A group called BBG Watch, which has campaigned heavily against Korn, claims “unauthorized expenses, waste and mismanagement” have marred his last days as president.

“People who say that have no idea what they’re talking about and it’s irresponsible and reprehensible that they would say that,” Korn responds passionately. “The budget of this company has been managed quite well and quite effectively. Indeed, we went through and took out a lot of fat in the budget and redeployed all of those monies to our core mission of journalism.”

In online posts, some critics have even suggested Korn has wasted funds by spending thousands of dollars furnishing his Prague flat, a claim he angrily rejects. “That’s absurd, absolutely absurd. Will I take legal action? I have no idea. These people are beneath contempt frankly,” he said.

As he prepares to leave Prague Jan. 25, Korn has won praise from some of his current employees, as well as the head of the BBG. “We appreciate the passion and energy Steve devoted to RFE/RL through a difficult time of change in the global media landscape, including strengthening its presence on digital platforms,” said BBG Presiding Governor Michael Lynton in a statement.

One RFE/RL broadcaster, who spoke to The Prague Post on the condition of anonymity, says despite the problems in Russia the organization’s 26 other language services are all working well, and insisted Korn’s leadership has not harmed the organization.

The BBG has recently announced that longtime journalist and broadcast executive Kevin Klose will serve as the interim boss before a full-time replacement for Korn is found.

5 Comments

  1. cclook – pretty sure you don’t know what you’re talking about.

    Russia didn’t renew a license, does it really matter what the reason was in the context of this story i.e. mass staff firings?

    On the web question – I think he says in his answer he wanted more reporters outside Moscow.

    And thirdly on the money issue I’ve read that Korn has refused to give financial records to the BBG so how is the Post supposed to get to the bottom of it. He refutes the allegation in any case

  2. This news article clarifies almost nothing for me.

    First, it states that RFE/RL’s Russian radio license was not renewed but provides no reason why. So, why the rejected renewal?

    Second, the Post apparently did not ask Korn why the Russian RFE/RL’s Internet team was fired. If the new operation is web-based, those firings make no sense. So, how does Korn explain it? We don’t know.

    Third, whether Korn spent RFE/RL monies for use on his Prague flat is treated as a “he said, she said” issue. So, I don’t know if he did or not. Where’s the in-depth reporting on that. We need some, don’t you think?

    So in the end, all I know is that there is a dispute. The Post has spread the heat, but has thrown no light on it.

  3. There is little reporting outside Moscow, cities full of lack of investment, no voice for millions, information does not come from cosy inhouse interviews with well drilled defence state officials.

  4. I remember Mikhail Gorbachev uttering the words ”Glasnost” and ”Perestroika” in the late 1980’s; here seemed a man who had grasped two simple idea’s that could help modernize the communist party and allow Russia to have its citizens have more say in the direction of the nation.
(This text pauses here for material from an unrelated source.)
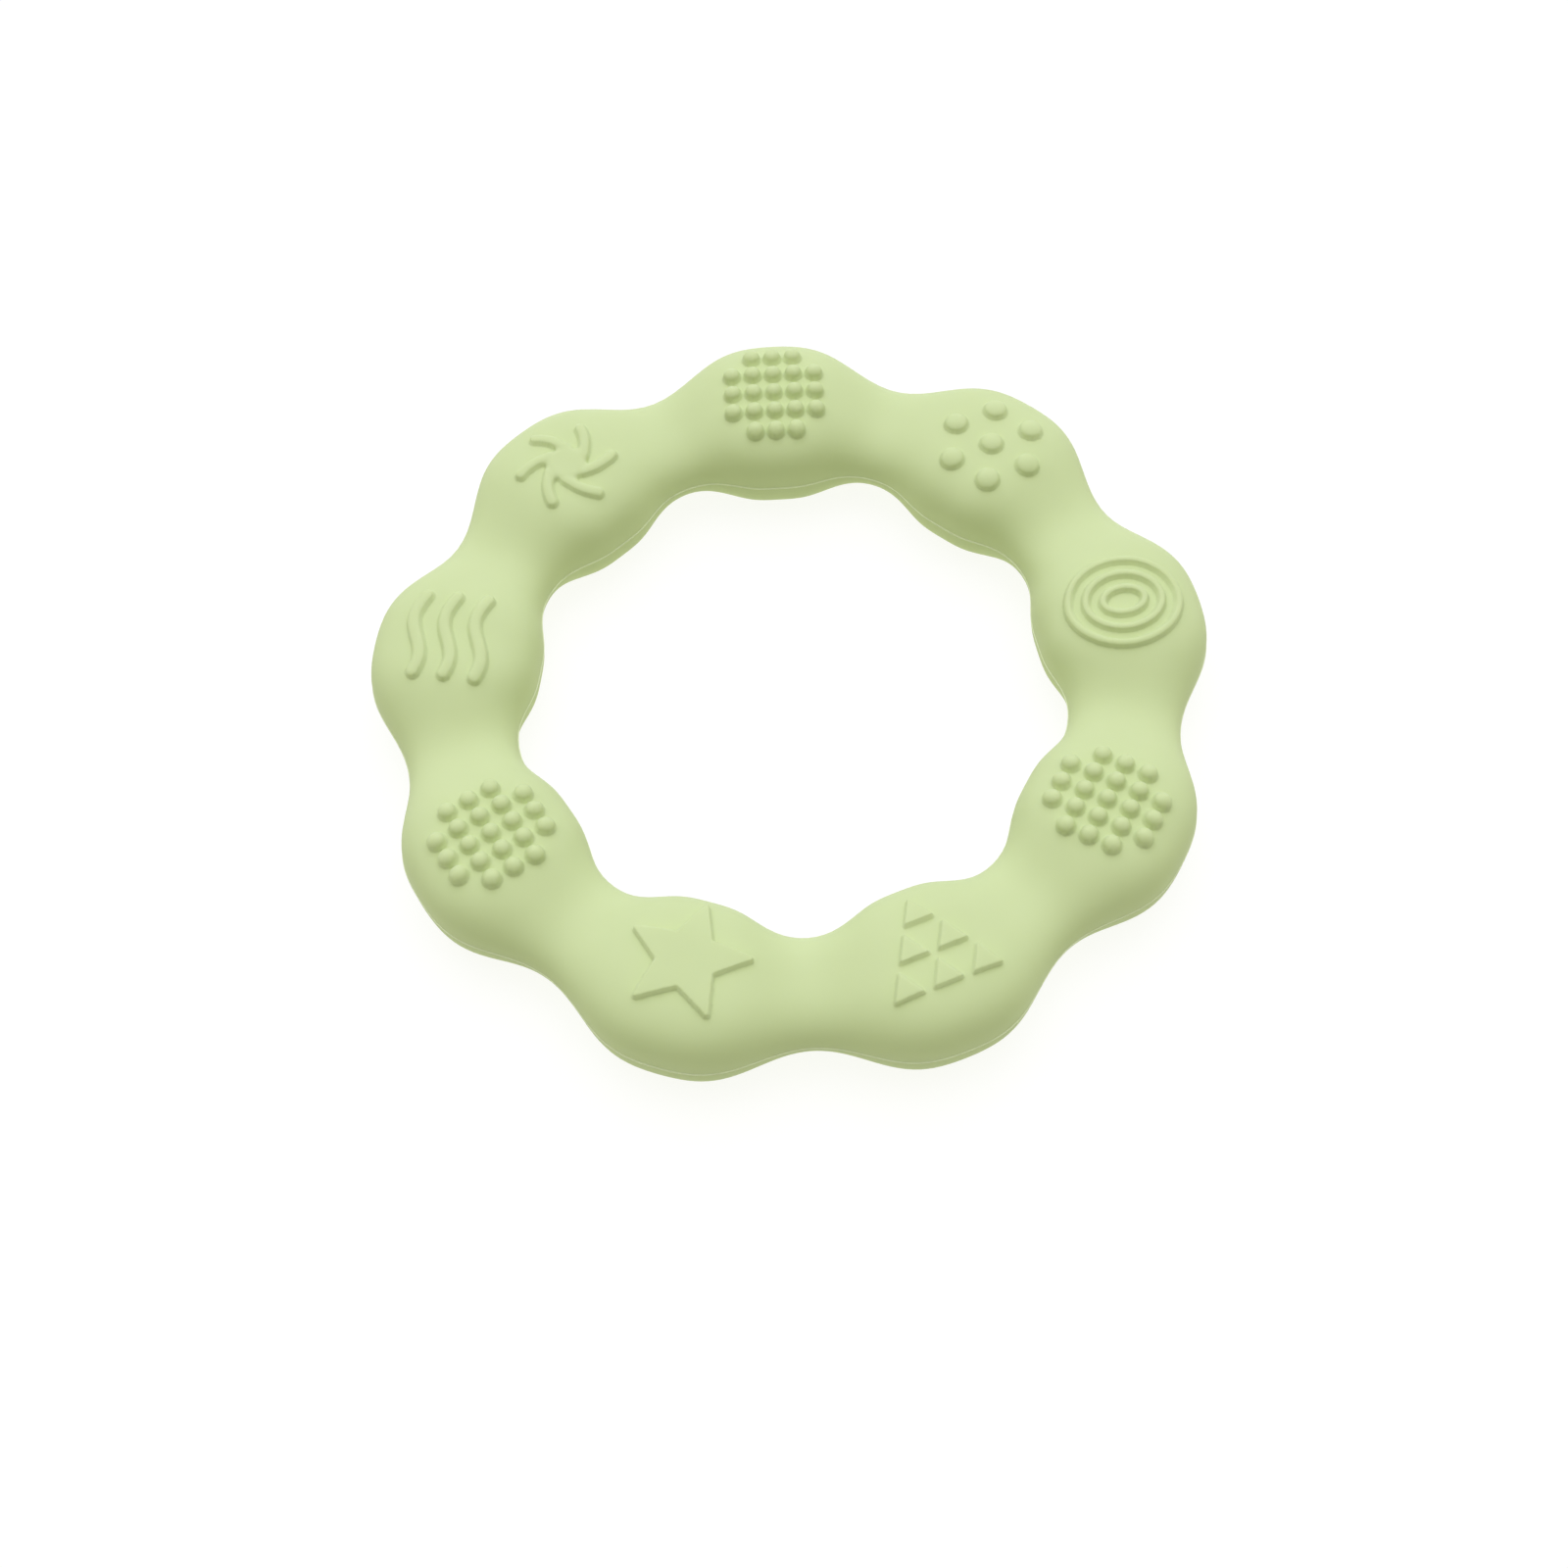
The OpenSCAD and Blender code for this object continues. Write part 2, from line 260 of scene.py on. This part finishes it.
def star_patch(x, y):
    """A five-pointed star. Its corners are drawn in first, and then rounded."""
    edge = math.hypot(STAR_R - STAR_NOTCH_R * math.cos(math.pi / 5), STAR_NOTCH_R * math.sin(math.pi / 5))
    to_edge = STAR_R * STAR_NOTCH_R * math.sin(math.pi / 5) / edge
    shrink = 1 - STAR_ROUND / to_edge
    turns = np.radians(36 * np.arange(10) - 90)
    radii = shrink * np.where(np.arange(10) % 2 == 0, STAR_R, STAR_NOTCH_R)
    corners = np.stack([radii * np.cos(turns), radii * np.sin(turns)], -1) + STAR_SHIFT
    return polygon(x, y, corners, STAR_ROUND)


def triangle_patch(x, y):
    """Rows of three, two and one triangle, all pointing at the ring's centre."""
    out = np.full_like(x, FAR)
    inside_r = TRI_SIDE * math.tan(math.radians(30)) / 2
    corner_r = (1 - TRI_ROUND / inside_r) * TRI_SIDE / math.sqrt(3)
    turns = np.radians([30, 150, 270])
    for row in range(3):
        for i in range(3 - row):
            cx = (i - 1 + row / 2) * TRI_PITCH_X
            cy = (1 - row) * TRI_PITCH_Y - inside_r + TRI_UP
            corners = np.stack([cx + corner_r * np.cos(turns), cy + corner_r * np.sin(turns)], -1)
            out = np.minimum(out, polygon(x, y, corners, TRI_ROUND))
    return out


# Profile of each pattern: its height, how far in from the outline the top is reached, how square the
# shoulder is (a half circle at 0.5, squarer below it), and how far it reaches along the ring
NUBS = {"outline": nub_patch, "height": 1.3, "shoulder": NUB_D / 2, "power": 0.47, "reach": 7.8}
PINWHEEL = {"outline": pinwheel_patch, "height": 0.68, "shoulder": ARM_W / 2, "power": 0.3, "reach": 7.4}
WAVES = {"outline": wave_patch, "height": 0.75, "shoulder": WAVE_W / 2, "power": 0.3, "reach": 8.0}
STAR = {"outline": star_patch, "height": 0.7, "shoulder": 0.3, "power": 0.4, "reach": 9.6}
TRIANGLES = {"outline": triangle_patch, "height": 0.7, "shoulder": 0.3, "power": 0.4, "reach": 7.8}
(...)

His mannerisms appeared to have a gentle smile; his facial features showed a man who was prepared to look at situations from differing angles. It seemed like an opportunity for Russia had arrived, the ‘West’ welcomed the admission that more openness and freedom of speech would help in giving a broader voice to the party and opportunities to modernize attitudes to problems that in the past would just have been swept under the carpet of ‘long term party objectives’. Mr. Gorbachev had an engaging personality that many liked, in many ways his own human openness was the living proof that an alternative to a strict centralized secretive methods of state planning and limited debate could help in reforming an” apparatchik ” that lacked inventiveness through more open discussion of state policy’s.

    The Russia of today has developed differently than these hopeful first admissions that free speech, more openness and a less centralized power structure would lead to more freedoms. The names of the political parties may have changed, but the structures of power that plan and legislate on behalf of Russian citizens have an iron grip on the levers of power where glasnost and perestroika soon meet their ‘glass ceilings’. I would have thought that a journalist that secures an interview with someone who is representative of these without a voice is an asset worth investing in. The journalist who is prepared to travel 500km to report on gas infrastructure that cannot stop ice forming on a kitchen floor. Surely the journalist is ‘mobile glasnost’, the unofficial NGO; this kind of loyalty must come from the dedicated. The kind of dedication it has to compete with is very apparent,
    But while Putin has promised to keep Russia on a market path, his critics worry about his commitment to Russia’s young democracy. The institutions of a broad civil society – the press, political parties, free associations and others – are not yet well developed. The rule of law has not been well entrenched. And these weaknesses are, in part, a legacy of the Soviet police state of Putin’s early career, when the Communist Party had a monopoly on power.

    The need for a society with no fear of association, to mix with like minded friends, to develop ideas, to feel you are part of a modern developing country where a government listen to its critics with an open mind. Keeping journalists available so that someone, somewhere, believes that they will be believed if their story is told seems reasonable in a budget.

  5. Without listeners, why have broadcasters?

    Shortwave went extinct, and Putin extinguished RL on FM.
    RFE/RL must evolve along with technology to work around Putin’s repression of free media in order to reach Russians with effective journalism; that means text, audio and video via the internet.

    The “old guard” at RL is no longer effective or even relevant – and like their listeners from the cold war, they are relics of a bygone era.